August 8, 2025·0xbekoo
0xbekoo

Triggering a check

As we have seen before, the several methods used to setup some contexts. In this section, we will see that how these contexts are triggered.

DPC Execution

The frequently way to trigger a check is to use a DPC. The routine set as DeferredRoutine are picked among the following:

0 CmpEnableLazyFlushDpcRoutine
1 ExpCenturyDpcRoutine
2 ExpTimeZoneDpcRoutine
3 ExpTimeRefreshDpcRoutine
4 CmpLazyFlushDpcRoutine
5 ExpTimerDpcRoutine
6 IopTimerDispatch
7 IopIrpStackProfilerDpcRoutine
8 KiBalanceSetManagerDeferredRoutine
9 PopThermalZoneDpc
10 KiTimerDispatch OR KiDpcDispatch
11 KiTimerDispatch OR KiDpcDispatch
12 KiTimerDispatch OR KiDpcDispatch

Among index 0 to 9, functions use an exception handler to fire the check. KiTimerDispatch and KiDpcDispatch functions call the DPC directly without any exception handler. In other words, these functions do their job while PatchGuard hijacks them to hiding itself.

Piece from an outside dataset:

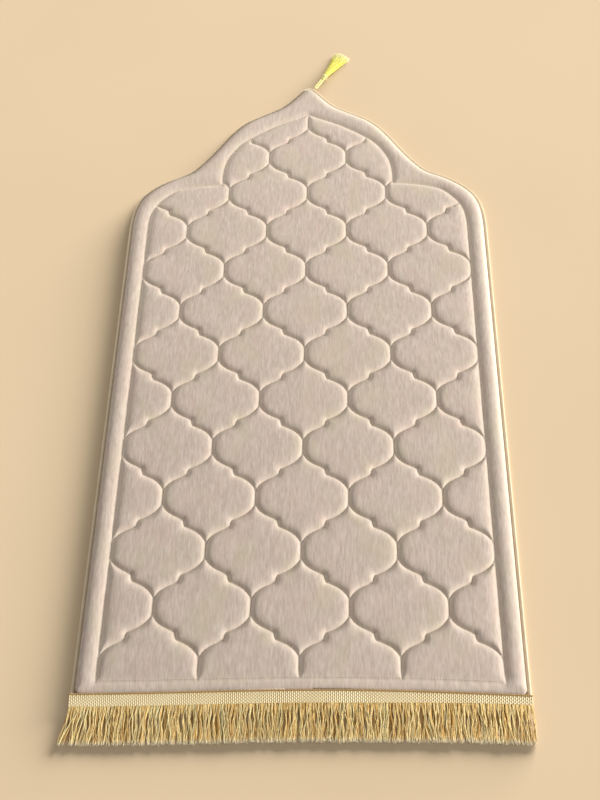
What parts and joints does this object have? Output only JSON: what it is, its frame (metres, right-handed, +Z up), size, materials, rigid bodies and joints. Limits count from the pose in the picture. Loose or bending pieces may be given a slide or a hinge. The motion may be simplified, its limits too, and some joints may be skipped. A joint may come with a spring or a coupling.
{
  "type": "prayer rug",
  "caption": "Flat padded prayer rug with an ogee dome end, a pressed trellis, a bound edge, a fringed lower edge and a tassel on the dome's tip.",
  "frame": {"origin": "on the flat underside, in the middle of the padded body's width and length", "axes": "+Y from the fringed edge to the dome's tip, +Z up from the floor, +X to the right seen from above"},
  "size_m": [0.6756, 1.3617, 0.012],
  "materials": {
    "velvet": "short beige velvet pile, matt with a soft sheen",
    "edge_tape": "cream woven edge tape",
    "gold_yarn": "satin gold yarn",
    "tassel_yarn": "satin bright yellow yarn"
  },
  "bodies": {
    "root": {"pad": "velvet", "edge_binding": "edge_tape", "fringe": "gold_yarn", "tassel": "tassel_yarn", "tassel_band": "tassel_yarn", "tassel_loop": "tassel_yarn"}
  },
  "joints": []
}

Non-Canonical DeferredContext Pointer

The first objective is to determine whether or not the DPC stacked is a PatchGuard DPC or a usual DPC when one of these pointers is called. All of these function take a DPC structure pointer as parameter and it will be used to determine if the DPC comes from PatchGuard or not.

Also there is cunning. In x64 systems, the memory managements must obey certain rules, in PatchGuard case, it itself is breaking the rule. In the normal case, the addresses are seen like below:

  • Canonical (Normal): 0xFFFF803C98DABD1 (With 0xFFF)
  • Non-Canonical (Anormal): 0x803C98DABD1 (Without 0xFFF)

With breaking the rule, PatchGuard uses exactly Non-Canonical address. So, the checks for the PatchGuard DPC are occurs with this non-canonical address.

The check is done regarding the argument KDPC.DeferredContext, whether it has a canonical address or not. The check is really simple. Here’s an example simple snippet from ExpCenturyDpcRoutine at 0x1403556C5:

mov rax, rbx
sar rax, 2Fh
inc rax
cmp rax, 1
jbe ContextIsNotPatchGuard

mov eax,1
jmp Exit

ContextIsNotPatchGuard:
xor eax,eax

Exit:
ret

If the DeferredContext paramater, which mentioned above has non-canoncial address, KiCustomAccessRoutineX is called. An example from ExpCenturyDpcRoutine:

There are KiCustomAccessRoutine functions between 0 to 9. Each function calls KiCustomRecurseRoutineX (Again between 0 to 9) which corresponds to KiCustomAccessRoutine function. Now we will see these function in next header.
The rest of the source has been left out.